# Happy coders day in florida!



## KristieStokesCPC (Apr 15, 2009)

Happy coder's day to all floridians!!! Hope you have a absolutely wonderful day :d


----------



## cpccaperton (Apr 15, 2009)

*Happy Coders Day!*

Isn't it great to have something to celebrate besides paying taxes on April 15th!  Happy Coders Day to you too!  Thanks for remembering and for giving us another reason to smile today!


----------



## KristieStokesCPC (Apr 15, 2009)

It is great....I don't think that my boss knows it is coders day, but that is ok, I know  I think it is fabulous!

Have a wonderful day!


----------



## JennKCPMA (Apr 15, 2010)

*Happy Coder's Day to Florida!!!*

Have a great day!


----------



## cpccaperton (Apr 15, 2010)

Now there's three of us that know about Fl Coder's Day!  I think more of the coders should take time to celebrate our career and the fact that we have an official proclamation to support our efforts!


----------



## mokie162 (Apr 15, 2013)

*Elizabeth Monique Spencer Senior Coding Analyst CPC-H*

Happy coder's day to all coders in sunny florida!!!!!


----------



## rudnickim57 (Apr 15, 2013)

Happy Coder's Day  from Jacksonville Florida !!! Have a blessed day !!!


----------



## umcanes4 (Apr 15, 2013)

I didnt know there was a "Coder's day".. awesome!!!

Happy Coder's day from Orlando, Florida. Hope all of you have a beautiful day


----------



## MnTwins29 (Apr 15, 2013)

*Just Florida??*

Boo hoo....guess the other 49 states better get crackin'!    

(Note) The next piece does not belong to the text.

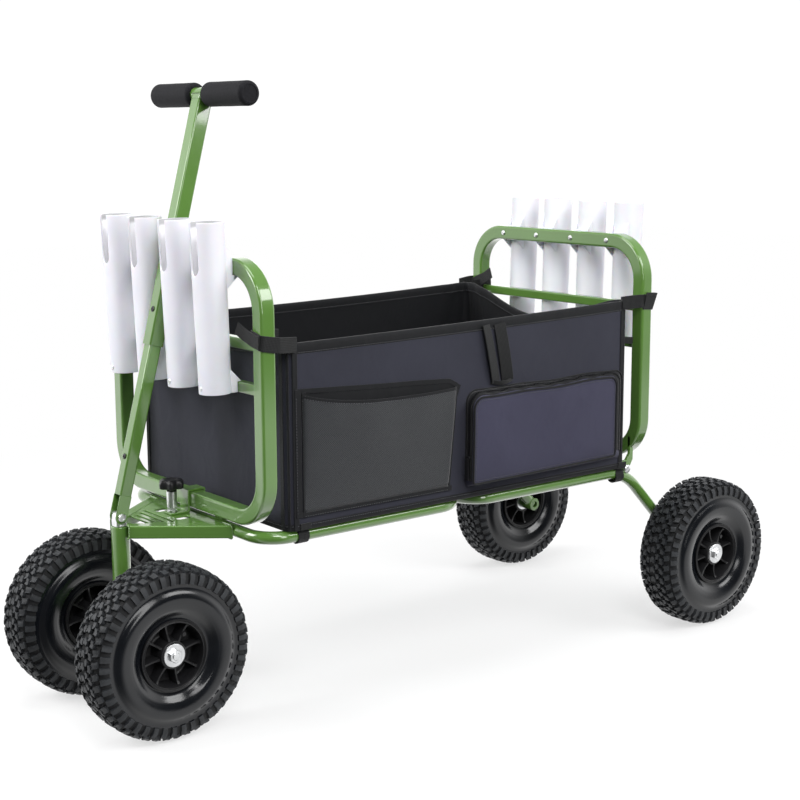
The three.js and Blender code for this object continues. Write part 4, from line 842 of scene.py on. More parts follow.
def tyre_skin(phase):
    """The tyre from bead to bead and round: the carcass profile, raised where a block stands.

    A block's height is the product of its row's window across the tread and its window along it. Rows
    alternate by half a pitch, and triangle waves bend the grooves into a zigzag.
    """
    chord = walked(carcass)[-1]
    tread = np.array([[low - block_slope, low, (low + high) / 2, high, high + block_slope]
                      for low, high in row_edges]).ravel()[2:]
    wall = np.concatenate([[49.6, 51.0, 52.4, 53.8], np.linspace(55.2, chord, 26)])
    half = np.concatenate([tread, wall])
    across = np.concatenate([-half[::-1], [0], half])
    turn = (np.arange(lug_pitches)[:, None] + stations).reshape(-1)
    share = np.tile(stations, lug_pitches)
    s, p = np.meshgrid(across, share, indexing="ij")
    size = np.abs(s)
    weave = 1.3 * (np.abs(((2 * p + 0.5) % 1) * 2 - 1) * 2 - 1)
    bent_size = np.minimum(size + weave * np.clip(size / 5, 0, 1) * np.clip((32 - size) / 6, 0, 1), chord)
    skew = 0.24 * (np.abs((size / 8.4) % 2 - 1) - 0.5) * np.clip((36 - size) / 8, 0, 1)
    angle = (turn[None, :] + skew) / lug_pitches * 2 * np.pi + phase
    place = through(carcass, bent_size)
    step = 0.05
    ahead = through(carcass, np.minimum(bent_size + step, chord))
    tangent = ahead - through(carcass, np.maximum(bent_size - step, 0))
    normal = unit(np.stack([-tangent[..., 1], tangent[..., 0]], axis=-1))
    even = np.interp(p, [0.02, 0.05, 0.55, 0.58], [0, 1, 1, 0])
    odd = np.interp(p, [0.05, 0.08, 0.52, 0.55], [1, 0, 0, 1])
    height = np.zeros_like(s)
    for row, (low, high) in enumerate(row_edges):
        window = np.clip(np.minimum(size - low, high - size) / block_slope + 1, 0, 1)
        shifted = (row % 2 == 1) ^ ((s < 0) & (row > 0))
        worn = 1 - 0.14 * np.sin(5 * turn + 3 * row) ** 2
        tall = np.interp(size, [0, 27, 33, 48], [5.5, 5.5, 5.0, 2.6]) * worn
        height += window * np.where(shifted, odd, even) * tall
    height += seam_height * np.clip(1 - np.abs(size - seam_at) / 1.5, 0, 1)
    profile = place + normal * height[..., None]
    radius = profile[..., 1]
    skin = np.stack([radius * np.cos(angle), np.sign(s) * profile[..., 0], radius * np.sin(angle)], axis=-1)
    return skin, size, height


rim_half = [(9.3, 26.5), (17.2, 26.7), (17.3, 30.4), (17.8, 31), (20.4, 31), (21, 30.4), (21.4, 16),
            (22.5, 5), (24, 3), (27, 2.5), (43, 2.5), (45.5, 3.3), (46.8, 6), (47.6, 20), (48.3, 31.5),
            (49.2, 33.4), (50.4, 33.0), (51.4, 32.6), (52.4, 33.6), (53.4, 34.7), (54.4, 34.6),
            (55, 33.6), (55, 32), (54.4, 31.1), (51.9, 31), (51.7, 30)]
bearing_half = [(8.8, 27), (16.9, 27.1), (17, 30.6), (16.6, 31.1), (12.4, 31.1), (12.0, 30.6), (10.2, 30.6),
                (9.8, 31.1), (6.4, 31.1)]
rim_profile, bearing_profile = [half + [(r, -y) for r, y in half[::-1]] + half[:1]
                                for half in (rim_half, bearing_half)]
valve_profile = [(0, 2), (4.6, 2), (4.4, 5), (3.2, 7), (3.0, 15), (3.8, 15.2), (3.8, 25), (3.2, 26.4),
                 (0, 26.6)]
rib_count, rib_start, valve_radius = 8, 0.25, 34
valve_way = np.array([-0.62, 0, 0.78])
rib_reach = np.array([19.5, 23, 30, 38, 45, 48])
rib_depth = np.array([27.5, 26.2, 24.6, 24.0, 25.0, 27.5])
rib_half = np.array([2.6, 2.0, 1.7, 1.7, 2.0, 2.6])


def rib(angle, face):
    """One rib on a face of the rim, from the hub to the flange: six edges, thinnest at its middle."""
    along, sideways = np.array([[np.sin(angle), 0, np.cos(angle)], [np.cos(angle), 0, -np.sin(angle)]])
    foot = np.full(6, 2.0)
    edges = [(foot, -rib_half), (rib_depth - 0.8, -rib_half), (rib_depth, -rib_half + 0.6),
             (rib_depth, rib_half - 0.6), (rib_depth - 0.8, rib_half), (foot, rib_half)]
    return np.stack([along * rib_reach[:, None] + sideways * half[:, None] + level[:, None] * [0, face, 0]
                     for level, half in edges], axis=1)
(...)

Also ironic that it comes the day after a  birthday celebration - HIPAA turned 10 yesterday.   How many threw a big birthday bash??


----------



## pclaybaugh (Apr 15, 2015)

Happy Florida Coder's Day, then...yipee!
Who knew and why aren't we promoting this a bit more. I wonder if the local chapters are aware. Incedently, where is the list of important *medical* coder dates?


----------